McLean Ross and Bottomley oscillate nicely between naïveté and ravenous ambition. Despite the direct involvement of the real Bain and Boyd, drawing from the former’s 2010 memoir California Schemin’: How Two Lads from Scotland Conned the Music Industry, Gracie and Thomson’s script never forces their likeability, nor instantly absolves them of the damaging repercussions of eradicating their own identity in the pursuit of success.

Because, as light as McAvoy’s touch might be – this is a film, after all, that features a James Corden cameo – there’s more to do here than simply cheer the boys on and hope they get one over on the Oxbridge elite. There are bigger questions to ask, and California Schemin’ is willing to ask them. The scout who first discovers Silibil N’ Brains, Tessa (Rebekah Murrell), is one of the only Black employees at a management company that mines the majority of its profit directly from Black artistry. Those same execs who shun working-class Scots show a near-fetishistic attitude towards working-class America.

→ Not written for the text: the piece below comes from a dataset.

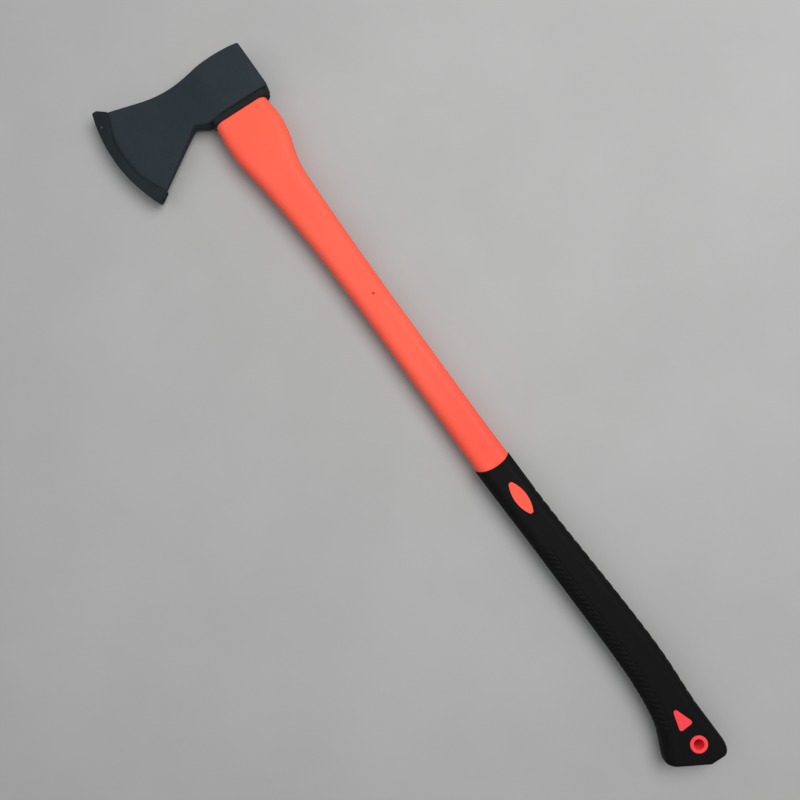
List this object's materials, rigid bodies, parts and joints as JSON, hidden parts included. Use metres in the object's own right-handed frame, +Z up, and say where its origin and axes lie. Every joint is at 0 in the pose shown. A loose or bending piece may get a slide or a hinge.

Séamus McLean Ross and Samuel Bottomley in ‘California Schemin’’ (StudioCanal)

The film, then, feels particularly tapped into the specifics of the UK creative industry, as Bain and Boyd wrestle with increasingly complicated feelings about their identity. The less themselves they are, the more the doors seem to open. It’s not hard to imagine that McAvoy himself, at least early in his career, might have related to that struggle. But, with his directorial debut, he’s certainly made his home nation proud.

Dir: James McAvoy. Starring: Séamus McLean Ross, Samuel Bottomley, Lucy Halliday, Rebekah Murrell, James McAvoy. Cert 15, 107 minutes.